● **What to do**: Restate, exactly and only, the lines from the first through the line containing "point = shown.matrix_world".

------------------------------------------------

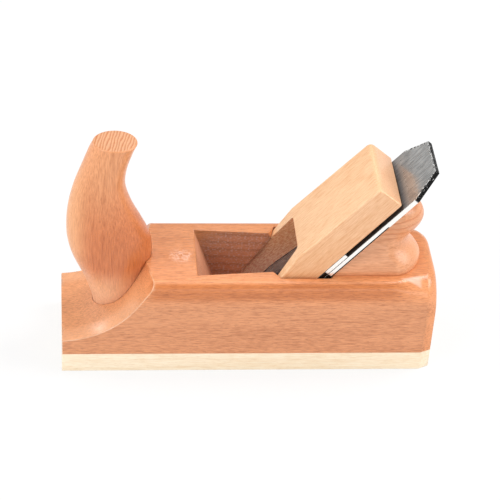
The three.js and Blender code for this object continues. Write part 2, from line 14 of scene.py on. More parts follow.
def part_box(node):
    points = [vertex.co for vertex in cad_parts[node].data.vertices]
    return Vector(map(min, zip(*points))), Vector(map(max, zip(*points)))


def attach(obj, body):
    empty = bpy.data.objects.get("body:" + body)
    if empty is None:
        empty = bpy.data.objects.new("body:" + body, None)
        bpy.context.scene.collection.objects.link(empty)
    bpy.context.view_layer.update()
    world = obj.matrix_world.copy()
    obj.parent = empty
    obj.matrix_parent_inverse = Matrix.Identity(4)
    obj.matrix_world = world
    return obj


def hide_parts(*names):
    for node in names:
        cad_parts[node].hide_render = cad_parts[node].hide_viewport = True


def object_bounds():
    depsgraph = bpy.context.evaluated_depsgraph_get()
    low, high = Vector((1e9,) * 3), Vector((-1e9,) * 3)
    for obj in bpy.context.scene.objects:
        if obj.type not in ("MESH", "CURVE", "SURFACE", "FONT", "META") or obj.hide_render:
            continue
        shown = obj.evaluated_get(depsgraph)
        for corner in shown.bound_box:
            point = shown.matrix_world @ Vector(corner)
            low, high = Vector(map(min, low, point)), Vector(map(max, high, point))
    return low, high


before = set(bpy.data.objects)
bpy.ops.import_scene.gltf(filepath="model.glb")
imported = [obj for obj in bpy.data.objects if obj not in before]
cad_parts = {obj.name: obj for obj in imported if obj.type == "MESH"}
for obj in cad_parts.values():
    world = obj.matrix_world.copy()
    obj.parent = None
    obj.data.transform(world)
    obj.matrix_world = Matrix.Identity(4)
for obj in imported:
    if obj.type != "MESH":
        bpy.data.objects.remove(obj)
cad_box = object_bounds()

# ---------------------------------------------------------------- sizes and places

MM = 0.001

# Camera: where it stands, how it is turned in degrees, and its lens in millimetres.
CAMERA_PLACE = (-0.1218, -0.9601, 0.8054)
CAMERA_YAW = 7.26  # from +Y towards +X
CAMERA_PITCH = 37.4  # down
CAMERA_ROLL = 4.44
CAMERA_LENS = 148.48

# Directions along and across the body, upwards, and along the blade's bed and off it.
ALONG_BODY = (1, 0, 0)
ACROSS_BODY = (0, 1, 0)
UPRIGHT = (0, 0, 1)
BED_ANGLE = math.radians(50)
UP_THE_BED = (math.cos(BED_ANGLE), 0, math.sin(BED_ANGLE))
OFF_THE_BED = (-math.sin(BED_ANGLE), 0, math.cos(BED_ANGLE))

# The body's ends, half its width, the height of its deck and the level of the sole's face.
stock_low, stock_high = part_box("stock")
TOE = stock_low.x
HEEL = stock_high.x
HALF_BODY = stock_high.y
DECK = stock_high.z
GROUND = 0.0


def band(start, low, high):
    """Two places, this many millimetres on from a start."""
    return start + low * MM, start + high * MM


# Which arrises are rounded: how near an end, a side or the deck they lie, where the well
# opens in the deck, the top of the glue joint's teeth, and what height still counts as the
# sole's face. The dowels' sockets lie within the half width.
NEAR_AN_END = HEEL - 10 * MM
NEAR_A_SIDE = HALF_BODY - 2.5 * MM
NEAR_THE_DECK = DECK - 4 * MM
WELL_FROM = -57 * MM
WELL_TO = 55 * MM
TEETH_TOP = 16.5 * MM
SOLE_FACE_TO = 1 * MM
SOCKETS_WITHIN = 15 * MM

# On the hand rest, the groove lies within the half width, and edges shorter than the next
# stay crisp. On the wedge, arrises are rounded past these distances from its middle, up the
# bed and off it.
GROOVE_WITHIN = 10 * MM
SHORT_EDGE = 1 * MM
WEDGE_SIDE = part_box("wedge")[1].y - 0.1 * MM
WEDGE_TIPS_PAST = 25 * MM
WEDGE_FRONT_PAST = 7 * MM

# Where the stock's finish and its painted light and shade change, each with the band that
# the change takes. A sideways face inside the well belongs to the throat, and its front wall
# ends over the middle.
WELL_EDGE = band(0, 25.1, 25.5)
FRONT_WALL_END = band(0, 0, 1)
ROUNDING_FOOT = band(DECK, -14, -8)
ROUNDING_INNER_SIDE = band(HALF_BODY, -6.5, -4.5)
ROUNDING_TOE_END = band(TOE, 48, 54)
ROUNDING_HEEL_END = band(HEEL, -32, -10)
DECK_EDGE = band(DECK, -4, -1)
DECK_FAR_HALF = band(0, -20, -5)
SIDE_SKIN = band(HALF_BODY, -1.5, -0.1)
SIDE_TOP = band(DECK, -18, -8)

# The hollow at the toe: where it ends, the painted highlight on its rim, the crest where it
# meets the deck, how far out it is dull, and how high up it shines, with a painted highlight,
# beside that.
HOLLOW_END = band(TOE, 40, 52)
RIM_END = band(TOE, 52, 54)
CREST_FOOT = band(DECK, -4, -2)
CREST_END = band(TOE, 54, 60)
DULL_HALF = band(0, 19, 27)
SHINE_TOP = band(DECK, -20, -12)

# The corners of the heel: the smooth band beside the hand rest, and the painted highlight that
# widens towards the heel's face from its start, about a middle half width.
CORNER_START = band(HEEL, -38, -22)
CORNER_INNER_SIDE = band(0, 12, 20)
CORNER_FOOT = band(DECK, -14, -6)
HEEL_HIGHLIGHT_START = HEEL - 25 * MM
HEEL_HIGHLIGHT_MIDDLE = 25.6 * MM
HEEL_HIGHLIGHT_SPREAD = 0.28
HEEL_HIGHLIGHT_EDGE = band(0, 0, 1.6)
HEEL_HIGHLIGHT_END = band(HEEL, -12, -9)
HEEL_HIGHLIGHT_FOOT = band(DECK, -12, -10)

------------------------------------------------

● **Written answer**:
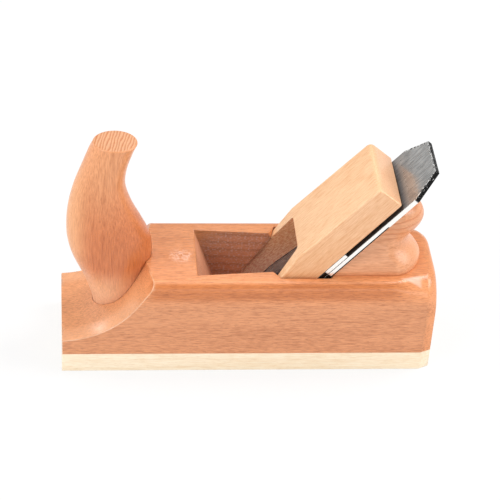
The three.js and Blender code for this object continues. Write part 2, from line 14 of scene.py on. More parts follow.
def part_box(node):
    points = [vertex.co for vertex in cad_parts[node].data.vertices]
    return Vector(map(min, zip(*points))), Vector(map(max, zip(*points)))


def attach(obj, body):
    empty = bpy.data.objects.get("body:" + body)
    if empty is None:
        empty = bpy.data.objects.new("body:" + body, None)
        bpy.context.scene.collection.objects.link(empty)
    bpy.context.view_layer.update()
    world = obj.matrix_world.copy()
    obj.parent = empty
    obj.matrix_parent_inverse = Matrix.Identity(4)
    obj.matrix_world = world
    return obj


def hide_parts(*names):
    for node in names:
        cad_parts[node].hide_render = cad_parts[node].hide_viewport = True


def object_bounds():
    depsgraph = bpy.context.evaluated_depsgraph_get()
    low, high = Vector((1e9,) * 3), Vector((-1e9,) * 3)
    for obj in bpy.context.scene.objects:
        if obj.type not in ("MESH", "CURVE", "SURFACE", "FONT", "META") or obj.hide_render:
            continue
        shown = obj.evaluated_get(depsgraph)
        for corner in shown.bound_box:
            point = shown.matrix_world @ Vector(corner)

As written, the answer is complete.